No dia seguinte, acordei cedo e fui passear pela cidade com minha mãe. Fizemos um city tour bem fast-food, daqueles com direito a ônibus colorido e fonezinho de ouvido com músicas tradicionais. Passamos rapidamente pelos pontos turísticos, conhecemos as (centenas de) zonas da cidade e, por fim, demo-nos a oportunidade de caminhar calmamente pela área próxima ao hotel – minha preferida de lá, de longe. Ah: compramos o jornal e lá estava uma foto do show estampada na capa. A manchete do dia eram eles.

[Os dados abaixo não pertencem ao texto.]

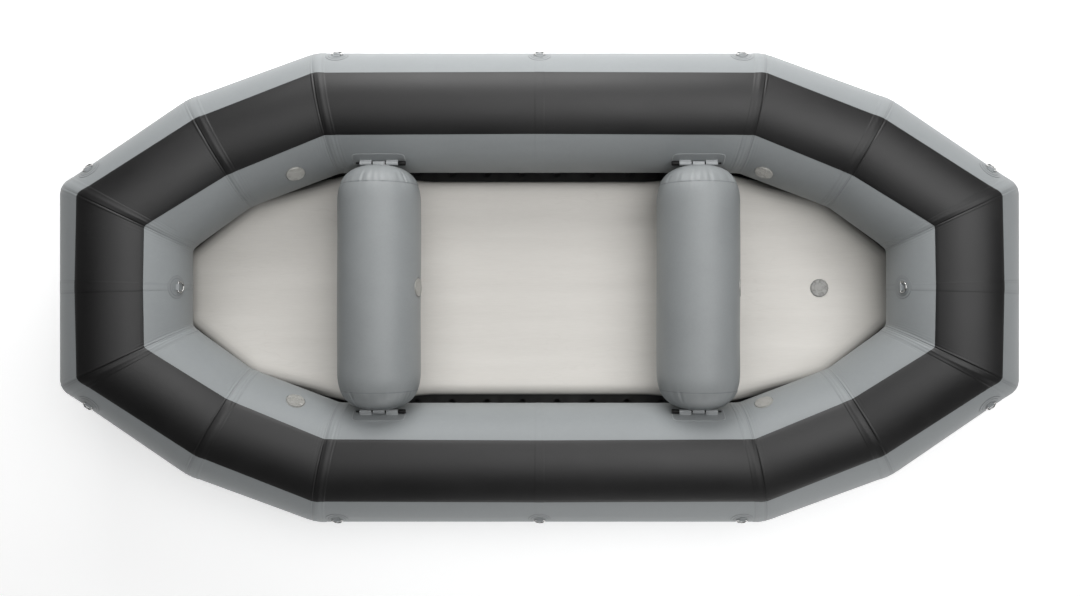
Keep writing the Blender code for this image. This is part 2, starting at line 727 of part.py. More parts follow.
def build_ring(name, place, height, lie):
    """A D-ring of round wire whose straight bar lies on its own X, turned to lie up or down."""
    outline = [(RING_HALF_WIDTH, 0)]
    outline += arc((0, RING_LEG), RING_HALF_WIDTH, 0, 180, RING_ARC_POINTS)
    outline += [(-RING_HALF_WIDTH, 0)]
    drawn = bpy.data.curves.new(name, "CURVE")
    drawn.dimensions = "3D"
    drawn.bevel_depth = RING_WIRE_RADIUS
    drawn.bevel_resolution = 1
    spline = drawn.splines.new("POLY")
    spline.points.add(len(outline) - 1)
    for point, (x, y) in zip(spline.points, outline):
        point.co = (x, y * lie, 0, 1)
    spline.use_cyclic_u = True
    made = bpy.data.objects.new(name, drawn)
    made.matrix_world = place @ Matrix.Translation((0, 0, height))
    drawn.materials.append(STEEL)
    PARTS.objects.link(made)


def lie_of(place, upwards):
    """Sign of own Y that points up or down."""
    up = place.to_3x3().col[1].z > 0
    return 1 if up == upwards else -1


def build_rings(chambers):
    """Twelve D-rings: three a side and four at the corners outside, and one inside each end."""
    beside = 90 - SIDE_RING_ABOVE_DEG
    for (end, side), quarter in QUARTERS.items():
        chamber = chambers[end, side]
        corner_run = 2
        corner_at = (quarter.corners[3] - quarter.corners[2]).length - CORNER_RING_BACK
        spots = {
            f"{end}_{side}": quarter.seat(0, SHOULDER_X - SIDE_RING_BACK, beside),
            f"{end}_corner_{side}": quarter.seat(corner_run, corner_at, 90 - CORNER_RING_ABOVE_DEG),
        }
        for name, place in spots.items():
            patch, loop, height = ring_patch(name, place, -RING_PATCH_SINK, RING_PATCH_THICKNESS)
            combine(chamber, [patch, loop], "UNION")
            build_ring("d_ring_" + name, place, height, lie_of(place, False))
    low, high = SEAT_GAP, SEAT_GAP + RING_PATCH_THICKNESS
    spots = {}
    for side in SIDES:
        spots["middle_" + side] = (QUARTERS["bow", side].seat(0, 0, beside), False)
    for end in ENDS:
        quarter = QUARTERS[end, "port"]
        last = (quarter.corners[4] - quarter.corners[3]).length
        spots["inside_" + end] = (quarter.seat(3, last, END_RING_ABOVE_DEG - 90), end == "bow")
    for name, (place, upwards) in spots.items():
        patch, loop, height = ring_patch(name, place, low, high)
        patch = adopt("ring_patch_" + name, patch, HULL_GREY)
        combine(patch, [loop], "UNION")
        build_ring("d_ring_" + name, place, height, lie_of(place, upwards))


def valve_sink(radius):
    """Depth of a valve's flat seat below the crown of a round tube of this radius, or of a flat."""
    reach = VALVE_FLANGE_RADIUS + SEAT_GAP
    sag = radius - math.sqrt(radius**2 - reach**2) if radius else 0
    return sag + VALVE_SEAT_DEPTH


def build_valve(name, carrier, place, radius):
    """A lift valve let into its carrier: body, sprung plunger and turning cap."""
    place = place @ Matrix.Translation((0, 0, -valve_sink(radius)))
    depth = -VALVE_DEPTH - SEAT_GAP - VALVE_SEAL_THICKNESS - VALVE_TRAVEL - VALVE_SEAT_DEPTH
    pocket_radius = VALVE_FLANGE_RADIUS + SEAT_GAP
    hole_radius = VALVE_BARREL_RADIUS + SEAT_GAP
    pocket = turned("pocket_" + name, [
        (0, CUT_OVERRUN),
        (pocket_radius, CUT_OVERRUN),
        (pocket_radius, 0),
        (hole_radius, 0),
        (hole_radius, depth),
        (0, depth),
    ], VALVE_FACETS, place, None, CUTTERS)
    combine(carrier, [pocket], "DIFFERENCE")

    flange_top = SEAT_GAP + VALVE_FLANGE_THICKNESS
    web_top = VALVE_WEB - VALVE_DEPTH
    body = turned("valve_body_" + name, [
        (VALVE_BORE_RADIUS, flange_top),
        (VALVE_FLANGE_RADIUS, flange_top),
        (VALVE_FLANGE_RADIUS, SEAT_GAP),
        (VALVE_BARREL_RADIUS, SEAT_GAP),
        (VALVE_BARREL_RADIUS, -VALVE_DEPTH),
        (VALVE_GUIDE_RADIUS, -VALVE_DEPTH),
        (VALVE_GUIDE_RADIUS, web_top),
        (VALVE_BORE_RADIUS, web_top),
    ], VALVE_FACETS, place, VALVE_DARK, closed=True)
    ports = []
    for count in range(VALVE_PORT_COUNT):
        angle = 2 * math.pi * count / VALVE_PORT_COUNT
        centre = (VALVE_PORT_CIRCLE * math.cos(angle), VALVE_PORT_CIRCLE * math.sin(angle))
        outline = disc_outline(VALVE_PORT_RADIUS, VALVE_PORT_FACETS, centre)
        at = place @ Matrix.Translation((0, 0, -VALVE_DEPTH))
        port_name = f"port_{name}_{count}"
        ports.append(flat_plate(port_name, [outline], VALVE_WEB + CUT_OVERRUN, at, None, CUTTERS))
    combine(body, ports, "DIFFERENCE")

    button_top = -VALVE_BUTTON_DROP
    seal_top = -VALVE_DEPTH - SEAT_GAP
    turned("valve_plunger_" + name, [
        (0, button_top),
        (VALVE_BUTTON_RADIUS, button_top),
        (VALVE_BUTTON_RADIUS, button_top - VALVE_BUTTON_THICKNESS),
        (VALVE_STEM_RADIUS, button_top - VALVE_BUTTON_THICKNESS),
        (VALVE_STEM_RADIUS, seal_top),
        (VALVE_SEAL_RADIUS, seal_top),
        (VALVE_SEAL_RADIUS, seal_top - VALVE_SEAL_THICKNESS),
        (0, seal_top - VALVE_SEAL_THICKNESS),
    ], VALVE_STEM_FACETS, place, VALVE_GREY)

    bottom = flange_top + SEAT_GAP
    top = bottom + CAP_THICKNESS
    skirt = (VALVE_BORE_RADIUS - SEAT_GAP) * math.cos(math.pi / VALVE_FACETS)
    cap = turned("valve_cap_" + name, [
        (0, top),
        (CAP_RADIUS - CAP_EDGE, top),
        (CAP_RADIUS, top - CAP_EDGE),
        (CAP_RADIUS, bottom),
        (skirt, bottom),
        (skirt, bottom - CAP_SKIRT),
        (skirt - CAP_SKIRT_WALL, bottom - CAP_SKIRT),
        (skirt - CAP_SKIRT_WALL, bottom),
        (0, bottom),
    ], VALVE_FACETS, place, VALVE_GREY)
    notches = []
    for count in range(CAP_NOTCH_COUNT):
        angle = 2 * math.pi * count / CAP_NOTCH_COUNT
        centre = (CAP_NOTCH_CIRCLE * math.cos(angle), CAP_NOTCH_CIRCLE * math.sin(angle))
        outline = disc_outline(CAP_NOTCH_RADIUS, CAP_NOTCH_FACETS, centre)
        at = place @ Matrix.Translation((0, 0, top))
        notch_name = f"notch_{name}_{count}"
        notches.append(flat_plate(notch_name, [outline], CAP_NOTCH_DEPTH, at, None, CUTTERS))
    combine(cap, notches, "DIFFERENCE")


def build_valves(chambers, thwarts, floor):
    """A valve in each chamber, each thwart and the floor."""
    for (end, side), quarter in QUARTERS.items():
        place = quarter.seat(1, CHAMBER_VALVE_ALONG[end], CHAMBER_VALVE_ABOVE_DEG[end] - 90)
        build_valve(f"{end}_{side}", chambers[end, side], place, TUBE_RADIUS)
    tilt = math.radians(THWART_VALVE_ABOVE_DEG)
    normal = Vector((math.cos(tilt), 0, math.sin(tilt)))
    for name, x in THWART_STATIONS.items():
        origin = Vector((x, 0, TUBE_AXIS_Z + THWART_RISE)) + normal * THWART_RADIUS
        place = axes_matrix(origin, Vector((0, 1, 0)), normal)
        build_valve("thwart_" + name, thwarts[name], place, THWART_RADIUS)
    place = Matrix.Translation((CHEEK_X - FLOOR_VALVE_BEHIND_CHEEK, 0, FLOOR_TOP_Z))
    build_valve("floor", floor, place, None)


def main():
    """Build the raft."""
    chambers = build_chambers()
    build_strips()
    floor = build_floor()
    build_flaps()
    thwarts = build_thwarts()
    build_hinges()
    build_rings(chambers)
    build_valves(chambers, thwarts, floor)


main()
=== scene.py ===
"""Whitewater raft, dressed for a studio picture taken from straight above.

Metres, +X to the bow, +Y to port, +Z up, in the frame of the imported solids. Every inflated skin, strap,
ring and cap is a surface worked out as whole arrays, and rides on the body of the solid that it stands for.
"""

import logging
import math
from dataclasses import dataclass, field, replace
from enum import Enum

import bmesh
import bpy
import numpy as np
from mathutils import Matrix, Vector
from numpy.typing import NDArray

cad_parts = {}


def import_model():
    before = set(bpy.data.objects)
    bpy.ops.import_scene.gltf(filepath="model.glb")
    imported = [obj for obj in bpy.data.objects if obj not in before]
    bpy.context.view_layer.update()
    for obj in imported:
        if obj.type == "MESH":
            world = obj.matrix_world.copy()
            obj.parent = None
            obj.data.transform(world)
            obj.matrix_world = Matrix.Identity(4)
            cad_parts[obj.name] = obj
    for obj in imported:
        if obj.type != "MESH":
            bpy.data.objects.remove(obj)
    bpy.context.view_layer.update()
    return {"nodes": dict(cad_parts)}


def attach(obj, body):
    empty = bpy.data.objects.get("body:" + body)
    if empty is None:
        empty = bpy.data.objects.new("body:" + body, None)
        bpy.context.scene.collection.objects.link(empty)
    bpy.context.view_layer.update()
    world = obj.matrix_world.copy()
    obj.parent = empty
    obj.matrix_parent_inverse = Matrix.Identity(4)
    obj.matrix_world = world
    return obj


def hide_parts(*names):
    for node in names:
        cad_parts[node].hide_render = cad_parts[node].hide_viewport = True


Array = NDArray[np.float64]
Piece, Tree = bpy.types.Object, bpy.types.NodeTree
Node, Socket, Outputs = bpy.types.Node, bpy.types.NodeSocket, bpy.types.NodeOutputs
LOG = logging.getLogger("raft")
SEAT_GAP = 0.0003
SHARP_DEG = 40
UP = np.array([0.0, 0.0, 1.0])
FORWARD = np.array([1.0, 0.0, 0.0])


class End(Enum):
    """The two ends of the hull, with the sign of their X."""

    BOW = 1
    STERN = -1


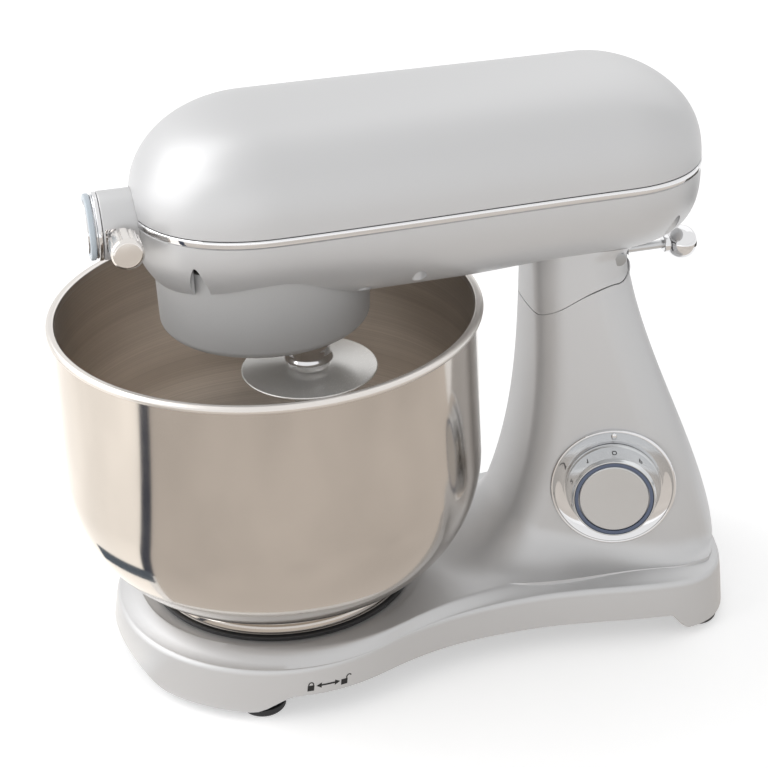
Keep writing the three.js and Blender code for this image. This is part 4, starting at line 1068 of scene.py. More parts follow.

Depois almoçamos, pegamos ônibus para o aeroporto de Girona, brigamos com os funcionários da Ryan Air à hora do check-in, fomos obrigados a pagar uma taxa inexplicável (vamos pedir o reembolso!). Discuti com a gerente, primeiro em espanhol, depois em inglês (tinha perdido a paciência para me enrolar falando); ela riu da minha cara, disse que teríamos de pagar, senão não iríamos embora da Espanha. Depois de uma hora e meia de voo – horrível, por sinal – chegamos de volta ao Porto, em Portugal, pegamos um metrô de superfície rumo à estação de trens intermunicipais, chegamos à estação São Bento, esperamos mais um pedaço de hora, pegamos o “comboio” para Aveiro... e chegamos em casa. Lá pelas 22h.

E quer saber? Valeu a pena todo esse trabalho.